I suddenly realized during this, our journey to the Panama Canal I had, had my 18th birthday
The Panama Canal is 77 kilometres (48miles) long and the passage takes 8-10 hours to complete. Our turn came to enter the Canal and in a short time we reached the Gatun Locks. These locks lift us up in 3 stages into Gatun Lake. The Locks are 2way so ships can travel in both directions. Gatun Lake takes us more than half way of our journey. The lake is full of islands, big and small and makes our journey twisted. We turn from Lake Gatun into the Culebra Cut.
The Gaillard Cut, or Culebra Cut, is an artificial valley 540 metres(0.33 miles) wide that cuts through the continental divide in Panama. The cut forms part of the Panama Canal, linking Lake Gatun and thereby the Atlantic Ocean, to the Gulf of Panama and hence the Pacific Ocean. It is 12.6 km (7.8 mi) from the Pedro Miguel lock on the Pacific side to the Chagres River arm of Lake Gatun, with a water level 26 m (85 ft) above sea level.

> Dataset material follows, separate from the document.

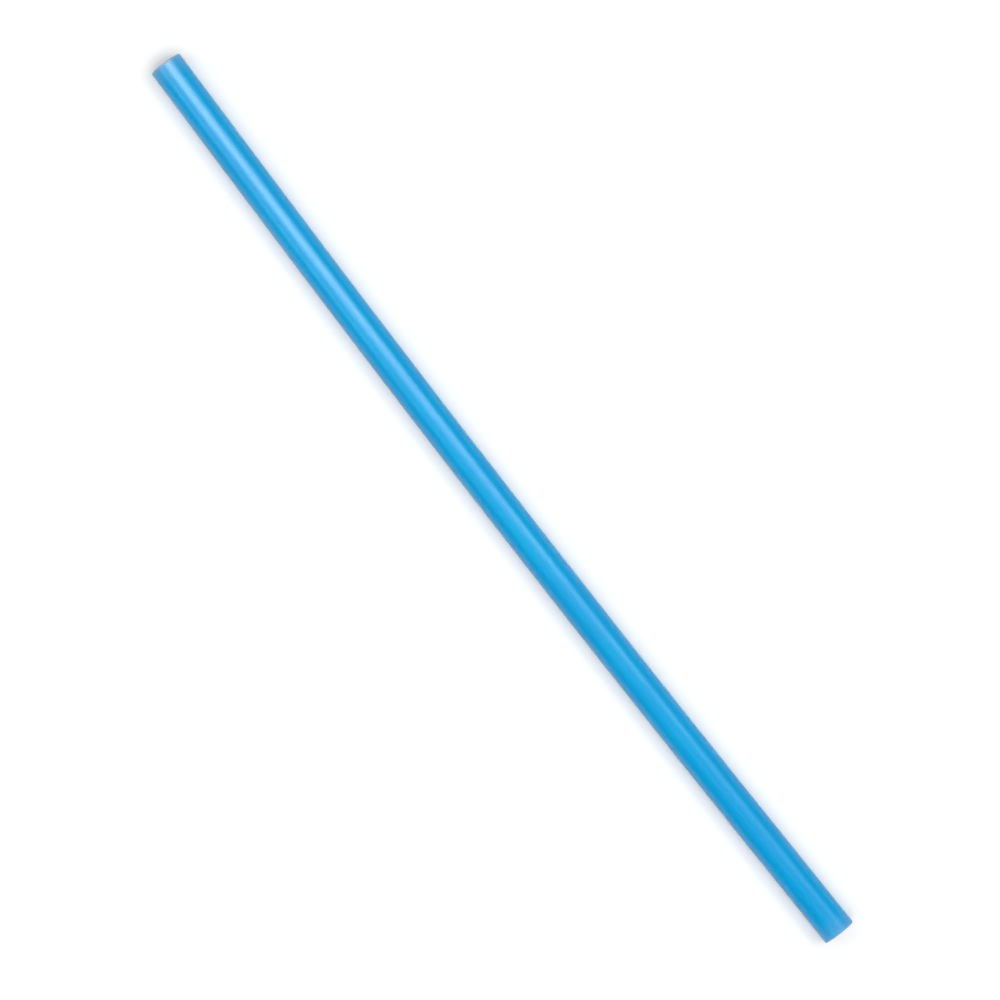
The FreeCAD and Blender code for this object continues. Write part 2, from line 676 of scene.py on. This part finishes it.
def straw_plastic(look, line):
    """Milky blue plastic with faint drawn streaks, a satin skin, frosted cuts lightened by a
    painted edge glow, and ends painted paler as a glow of light.
    """
    bench = NodeBench("milky_blue_plastic")
    place = bench.add("ShaderNodeAttribute", attribute_name=PLACE_ATTRIBUTE).outputs["Vector"]
    along = bench.add("ShaderNodeSeparateXYZ", {0: place}).outputs["X"]
    from_cut = bench.math("SUBTRACT", line.half_length, bench.math("ABSOLUTE", along))
    frosted = bench.ramp(from_cut, *FROST)
    patterns = {name: bench.noise(place, **settings) for name, settings in PATTERNS.items()}
    patterns["frosted_marks"] = bench.math("MULTIPLY", patterns["blade_marks"], frosted)
    skin = bench.add(
        "ShaderNodeBsdfPrincipled",
        {
            "Base Color": plastic_colour(bench, look, patterns, from_cut, frosted),
            "Roughness": plastic_roughness(bench, look, patterns, frosted),
            "Normal": plastic_relief(bench, patterns),
            "IOR": 1.49,
            "Specular IOR Level": 0.42,
            "Subsurface Weight": look.milkiness,
            "Subsurface Radius": (0.35, 0.8, 1.0),
            "Subsurface Scale": 1.2 * MM,
        },
    )
    bench.add("ShaderNodeOutputMaterial", {"Surface": skin.outputs[0]})
    return bench.material


# The table's glow, where 1 is white: near the straw, where the lamps add to it, and far away.
TABLE_GLOW = (0.18, 0.80)


def table_white(look):
    """Plain pale table that shows white all the way out and still takes the straw's shadow."""
    bench = NodeBench("table_white")
    place = bench.add("ShaderNodeTexCoord").outputs["Object"]
    from_middle = bench.add(
        "ShaderNodeVectorMath", {0: place}, operation="LENGTH"
    ).outputs["Value"]
    path = bench.add("ShaderNodeLightPath").outputs
    seen = bench.math("ADD", path["Is Camera Ray"], path["Is Glossy Ray"])
    seen = bench.math("ADD", seen, path["Is Transmission Ray"])
    strength = bench.ramp(from_middle, look.lit_radius, look.unlit_radius, *TABLE_GLOW)
    glow = bench.add("ShaderNodeEmission", {"Strength": bench.math("MULTIPLY", seen, strength)})
    matt = bench.add(
        "ShaderNodeBsdfPrincipled",
        {"Base Color": opaque(look.table_colour), "Roughness": 0.9, "Specular IOR Level": 0.1},
    )
    both = bench.add("ShaderNodeAddShader", {0: matt.outputs[0], 1: glow.outputs[0]})
    bench.add("ShaderNodeOutputMaterial", {"Surface": both.outputs[0]})
    return bench.material


# ---------------------------------------------------------------- stage


TABLE_SIDES = 96
RIM_BEND = 0.8  # m, radius of the sweep from the table up to its rim
RIM_SWEEP = math.radians(60)
RIM_STEPS = 8
LAMP_TURN = math.radians(-20)  # of the lamps over the highlight, from the straw's length
NEAREST_SEEN, FARTHEST_SEEN = 0.01, 20.0  # m, from the camera


def add_table(look):
    """A round table whose rim sweeps up all round, so that a low view sees no horizon."""
    nothing_selected()
    bpy.ops.mesh.primitive_circle_add(
        vertices=TABLE_SIDES, radius=look.table_radius, fill_type="NGON"
    )
    table = bpy.context.object
    table.name = table.data.name = "table"
    bpy.ops.object.mode_set(mode="EDIT")
    radius, height = look.table_radius, 0.0
    for step in range(1, RIM_STEPS + 1):
        lean = RIM_SWEEP * step / RIM_STEPS
        next_radius = look.table_radius + RIM_BEND * math.sin(lean)
        next_height = RIM_BEND * (1 - math.cos(lean))
        bpy.ops.mesh.extrude_edges_move(
            TRANSFORM_OT_translate={"value": (0, 0, next_height - height)}
        )
        wider = next_radius / radius
        bpy.ops.transform.resize(value=(wider, wider, 1), center_override=(0, 0, 0))
        radius, height = next_radius, next_height
    bpy.ops.mesh.select_all(action="SELECT")
    bpy.ops.mesh.normals_make_consistent(inside=True)
    bpy.ops.object.mode_set(mode="OBJECT")
    bpy.ops.object.shade_smooth_by_angle(angle=SMOOTHING)
    table.data.materials.append(table_white(look))


def add_soft_light(name, place, aim, size, power, turn=0.0, on_colour=True, on_gloss=True):
    """A rectangular soft light that faces aim, its length turned from the straw's by that angle.

    on_colour says whether it lights the body's colour, and on_gloss whether the satin skin
    reflects it.
    """
    nothing_selected()
    bpy.ops.object.light_add(type="AREA", location=place)
    lamp = bpy.context.object
    lamp.name = lamp.data.name = name
    lamp.data.shape = "RECTANGLE"
    lamp.data.size, lamp.data.size_y = size
    lamp.data.energy = power
    back = (Vector(place) - Vector(aim)).normalized()
    length = Vector((math.cos(turn), math.sin(turn), 0))
    along = (length - back * back.dot(length)).normalized()
    lamp.matrix_world = (
        Matrix.Translation(place) @ Matrix((along, back.cross(along), back)).transposed().to_4x4()
    )
    lamp.visible_camera = False
    lamp.visible_diffuse = on_colour
    lamp.visible_glossy = on_gloss


def light_room(look):
    """Even light from all round, kept off the gloss so that the plastic's colour stays deep."""
    world = bpy.data.worlds.new("room")
    bpy.context.scene.world = world
    world.use_nodes = True
    background = world.node_tree.nodes["Background"]
    background.inputs["Color"].default_value = (1, 1, 1, 1)
    background.inputs["Strength"].default_value = look.room_light
    world.cycles_visibility.glossy = False


def light_highlight_end(look):
    """Lamps over the end where the highlight is, the last two of them seen by the gloss alone."""
    add_soft_light(
        "key_light",
        place=(-0.228, 0.100, 0.40),
        aim=(-0.228, 0.030, 0),
        size=(0.46, 0.56),
        power=look.key_power,
        turn=LAMP_TURN,
    )
    add_soft_light(
        "broad_sheen_light",
        place=(-0.228, 0.102, 0.41),
        aim=(-0.228, 0.030, 0),
        size=(0.46, 0.56),
        power=look.broad_sheen_power,
        turn=LAMP_TURN,
        on_colour=False,
    )
    add_soft_light(
        "sheen_light",
        place=(-0.185, 0.098, 0.40),
        aim=(-0.185, 0.026, 0),
        size=(0.26, 0.26),
        power=look.sheen_power,
        turn=LAMP_TURN,
        on_colour=False,
    )


def light_sides_and_top(look):
    """Dim lamps on both sides of the straw, and a broad one overhead for its colour alone."""
    add_soft_light(
        "skirt_light",
        place=(-0.26, -0.36, 0.42),
        aim=(-0.26, 0, 0),
        size=(0.40, 0.24),
        power=look.skirt_power,
    )
    add_soft_light(
        "side_light",
        place=(0.12, 0.385, 0.55),
        aim=(0.12, 0, 0),
        size=(0.60, 0.29),
        power=look.side_power,
    )
    add_soft_light(
        "top_light",
        place=(0.21, 0, 0.80),
        aim=(0.04, 0, 0),
        size=(0.50, 1.00),
        power=look.top_power,
        on_gloss=False,
    )


def aim_camera(look):
    """Looks straight down on the middle of the straw through a long lens."""
    nothing_selected()
    low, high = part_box(NODE)
    middle = (low + high) / 2
    bpy.ops.object.camera_add()
    camera = bpy.context.object
    camera.name = camera.data.name = "camera"
    camera.data.lens = look.lens
    distance = look.picture_width * look.lens / camera.data.sensor_width
    camera.location = (middle.x, middle.y, high.z + distance)
    camera.rotation_euler = (0, 0, look.picture_turn)
    camera.data.clip_start, camera.data.clip_end = NEAREST_SEEN, FARTHEST_SEEN
    bpy.context.scene.camera = camera


# ---------------------------------------------------------------- operators and panel


class STRAW_OT_make_tube(bpy.types.Operator):
    """Makes the straw's tube: drawn skin, wall, rounded cuts and milky plastic"""

    bl_idname = "straw.make_tube"
    bl_label = "Make the Tube"
    bl_options = {"REGISTER", "UNDO"}

    def execute(self, context):
        sizes = context.scene.straw_sizes
        line = BowedLine(sizes)
        nothing_selected()
        piece = add_end_ring(sizes, line)
        draw_skin(sizes, line)
        shape_cut(piece, sizes, line, -1, "Y")
        shape_cut(piece, sizes, line, 1, "Z")
        stray(piece, sizes)
        thicken(piece, sizes)
        round_rims(piece, sizes, line)
        finish_skin(piece, line)
        piece.data.materials.clear()
        piece.data.materials.append(straw_plastic(context.scene.straw_plastic, line))
        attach(piece, "root")
        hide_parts(NODE)
        return {"FINISHED"}


class STRAW_OT_set_stage(bpy.types.Operator):
    """Sets the pale table, the soft lights and the camera that looks down on the straw"""

    bl_idname = "straw.set_stage"
    bl_label = "Set the Stage"
    bl_options = {"REGISTER", "UNDO"}

    def execute(self, context):
        look = context.scene.straw_stage
        context.scene.view_settings.view_transform = "Standard"
        add_table(look)
        light_room(look)
        light_highlight_end(look)
        light_sides_and_top(look)
        aim_camera(look)
        return {"FINISHED"}


class STRAW_PT_panel(bpy.types.Panel):
    """Lists the straw's piece and its stage"""

    bl_idname = "STRAW_PT_panel"
    bl_label = "Drinking Straw"
    bl_space_type = "VIEW_3D"
    bl_region_type = "UI"
    bl_category = "Straw"

    def draw(self, context):
        for group, operator in (
            (context.scene.straw_sizes, STRAW_OT_make_tube),
            (context.scene.straw_plastic, None),
            (context.scene.straw_stage, STRAW_OT_set_stage),
        ):
            box = self.layout.box()
            for name in group.__annotations__:
                box.prop(group, name)
            if operator:
                box.operator(operator.bl_idname)


CLASSES = (
    StrawTubeSizes,
    StrawPlasticLook,
    StrawStageLook,
    STRAW_OT_make_tube,
    STRAW_OT_set_stage,
    STRAW_PT_panel,
)


def register():
    for cls in CLASSES:
        bpy.utils.register_class(cls)
    bpy.types.Scene.straw_sizes = bpy.props.PointerProperty(type=StrawTubeSizes)
    bpy.types.Scene.straw_plastic = bpy.props.PointerProperty(type=StrawPlasticLook)
    bpy.types.Scene.straw_stage = bpy.props.PointerProperty(type=StrawStageLook)


def unregister():
    del bpy.types.Scene.straw_stage
    del bpy.types.Scene.straw_plastic
    del bpy.types.Scene.straw_sizes
    for cls in reversed(CLASSES):
        bpy.utils.unregister_class(cls)


def main():
    register()
    bpy.ops.straw.make_tube()
    bpy.ops.straw.set_stage()


if __name__ == "__main__":
    main()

Note: For further information look for “Culebra Cut” in Wikipedia.
Traversing the Culebra Cut we arrive at 3 locks, Pedro Miguel Lock, then the 2 Miraflores Locks. These 3 locks drop us down to the level of the Pacific Ocean.
Leaving Miraflores Locks we now head for Balboa, just north of the Bridge of the Americas at the Pacific entrance to the Canal. We needed enough bunkers (fuel) to take us across the Pacific to Sydney, Australia. Our fuel was coal and took well over 24 hours to load. A number of us took the opportunity of having a night out in Panama City about 7kilometres (5 miles) away. We would not see land again for quite a some time. We ordered a taxi for 5 of us from the ship’s phone (a phone was always connected to the ship soon after the ship is berthed alongside the dock. No cell phones in 1952!).
We had an excellent evening with a meal and a few beers to follow. We met quite a few friendly resident Americans posted here on Canal business. The canal belonged to the USA in 1952 (handed over fully to the Panama Republic in 1999). In the early hours of the morning we wandered down to a nearby taxi stand for our transport. On the way we passed a number of shops, one shop happened to be a radio shop and of course I peered in. As I turned away I noticed a heap of rubbish out on the pavement edge for next days collection. One of the items was a black aluminium transmitter case with most of its insides removed but the front panel intact. It wasn’t very big and quite light so I tucked it under my arm. I got quite a few surprised queries as we walked along. I explained I held an amateur radio licence and when home, I often built transmitter accessories and often wanted a case to use. I got quite a few chuckles and shaking of heads as we wandered along. We caught our taxi and we were soon back on board, in our bunks and asleep.Tomorrow we would sail for Sydney, Australia.